» **STORED RECORDS**
■ ■ ■

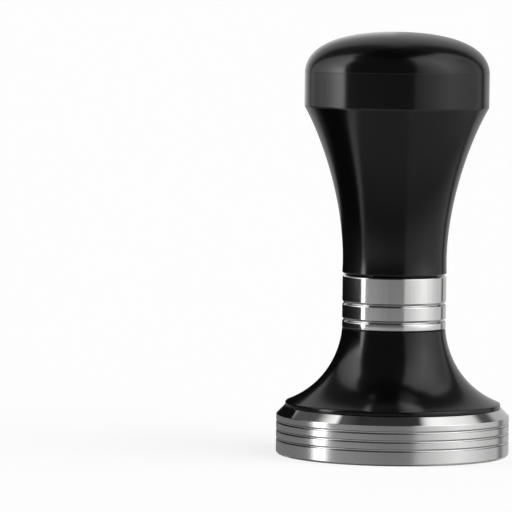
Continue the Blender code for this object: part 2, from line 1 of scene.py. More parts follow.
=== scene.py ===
# %% [markdown]
# # A calibrated espresso tamper
#
# A barista presses ground coffee flat in its basket with this tool. A heavy steel disc does the
# pressing, a black hourglass handle fits the palm, and a preloaded spring inside lets the handle
# give a little once the pressure is right. Almost every piece comes off a lathe, so this lesson
# models the way a lathe works: draw half of a section, then spin it once round the axis.
#
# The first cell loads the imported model. It fixes where every piece is, so all places below are
# read from it. Everything is in metres, the axis of the tamper is the Z axis, and it stands on z = 0.

# %% Load the frame
import math

import bmesh
import bpy
from mathutils import Matrix, Vector
from mathutils.geometry import interpolate_bezier


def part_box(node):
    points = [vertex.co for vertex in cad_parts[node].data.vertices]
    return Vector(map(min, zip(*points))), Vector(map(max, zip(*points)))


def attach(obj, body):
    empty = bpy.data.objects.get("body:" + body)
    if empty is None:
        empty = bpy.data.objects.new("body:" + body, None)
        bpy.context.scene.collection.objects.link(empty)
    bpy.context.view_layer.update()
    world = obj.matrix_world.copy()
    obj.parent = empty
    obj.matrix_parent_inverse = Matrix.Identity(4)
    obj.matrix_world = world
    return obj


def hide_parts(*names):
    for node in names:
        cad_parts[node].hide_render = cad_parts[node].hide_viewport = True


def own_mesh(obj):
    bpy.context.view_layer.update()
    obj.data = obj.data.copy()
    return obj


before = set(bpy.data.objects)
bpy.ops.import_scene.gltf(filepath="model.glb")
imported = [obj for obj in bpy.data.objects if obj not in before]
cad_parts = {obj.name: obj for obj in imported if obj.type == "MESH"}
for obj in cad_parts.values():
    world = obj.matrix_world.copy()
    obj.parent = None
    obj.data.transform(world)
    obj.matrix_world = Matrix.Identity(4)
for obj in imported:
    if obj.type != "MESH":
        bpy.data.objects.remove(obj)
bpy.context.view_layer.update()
MM = 0.001


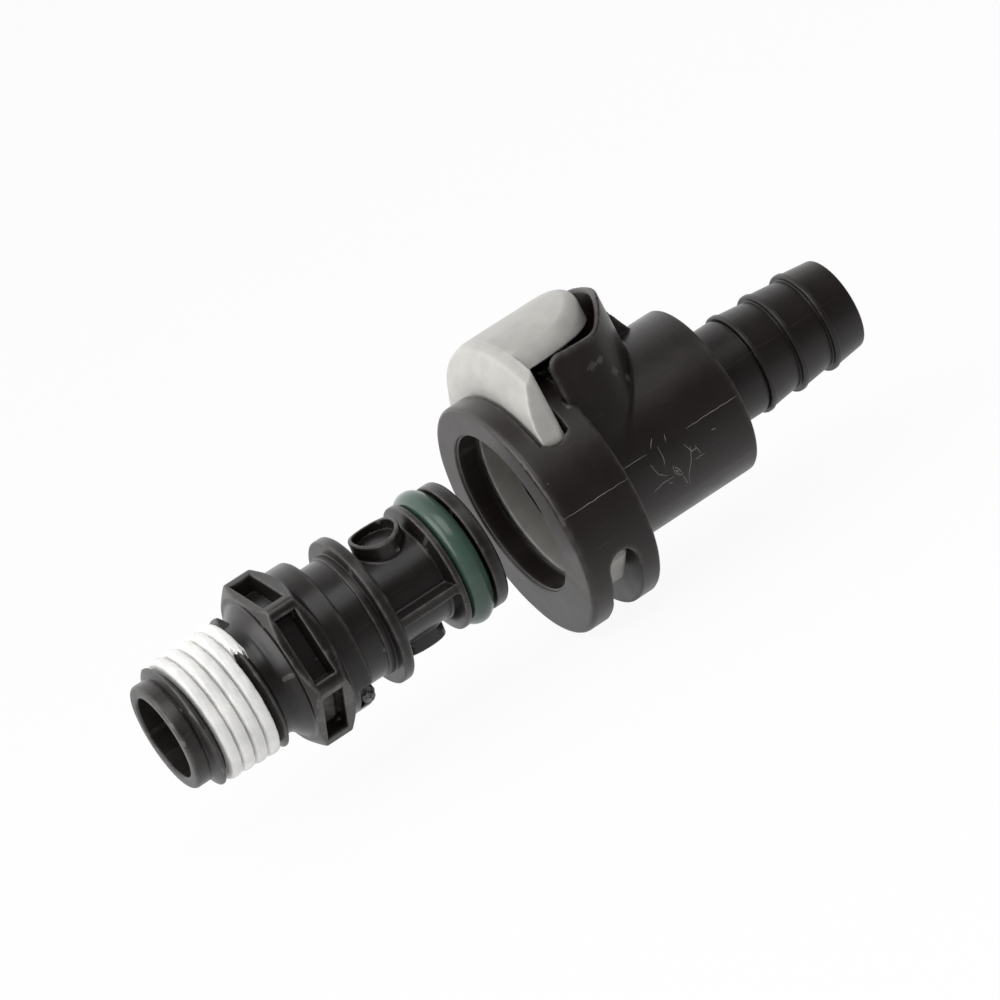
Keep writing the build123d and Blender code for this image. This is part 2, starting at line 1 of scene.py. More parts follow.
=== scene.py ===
"""Render scene of a plastic quick disconnect coupling: a latching body on a hose barb, and its thread insert.

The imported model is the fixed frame. Each moulded piece is worked out again with numpy at a finer grain,
dressed with procedural finishes and laid in the same place. Sizes are in millimetres and become metres in the
mesh.
"""

from __future__ import annotations

import logging
import math
from dataclasses import dataclass, field
from enum import Enum
from typing import Callable, Sequence

import bpy
import numpy as np
from mathutils import Matrix, Vector

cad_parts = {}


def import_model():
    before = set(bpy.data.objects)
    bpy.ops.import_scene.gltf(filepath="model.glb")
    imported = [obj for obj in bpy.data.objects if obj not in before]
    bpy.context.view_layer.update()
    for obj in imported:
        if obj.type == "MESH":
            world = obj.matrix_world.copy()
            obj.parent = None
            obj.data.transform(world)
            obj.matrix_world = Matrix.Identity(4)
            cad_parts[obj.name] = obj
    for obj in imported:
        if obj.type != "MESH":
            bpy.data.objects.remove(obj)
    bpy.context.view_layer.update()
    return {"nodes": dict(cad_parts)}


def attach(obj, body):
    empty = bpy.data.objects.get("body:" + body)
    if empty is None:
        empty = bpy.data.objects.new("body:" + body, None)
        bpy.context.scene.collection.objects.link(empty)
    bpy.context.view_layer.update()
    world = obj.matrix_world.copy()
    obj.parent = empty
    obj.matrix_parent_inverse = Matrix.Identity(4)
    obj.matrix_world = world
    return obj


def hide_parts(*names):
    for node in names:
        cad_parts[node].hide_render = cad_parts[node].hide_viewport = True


LOG = logging.getLogger("coupling")

MM = 0.001
TURN = 2.0 * math.pi
# Radius beyond the axis, where the half section of a solid without a bore ends
PAST_AXIS = -1.0
# Least length that is divided by
TINY = 1e-9
Array = np.ndarray
Color = tuple[float, float, float]


@dataclass(frozen=True)
class Spots:
    """Places in space, as arrays that broadcast together, with their distance from the X axis."""

    x: Array
    y: Array
    z: Array
    radius: Array

    @classmethod
    def of_points(cls, points: Array) -> Spots:
        """The spots of an n by 3 array."""
        return cls(points[:, 0], points[:, 1], points[:, 2], np.hypot(points[:, 1], points[:, 2]))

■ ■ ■

» **TASK INSTRUCTIONS**
Nothing but the lines from the one with "Keep writing the" through the one with "its thread insert." should be retyped; include both and keep them exact.

» **PROBLEM SOLUTION**
Keep writing the build123d and Blender code for this image. This is part 2, starting at line 1 of scene.py. More parts follow.
=== scene.py ===
"""Render scene of a plastic quick disconnect coupling: a latching body on a hose barb, and its thread insert.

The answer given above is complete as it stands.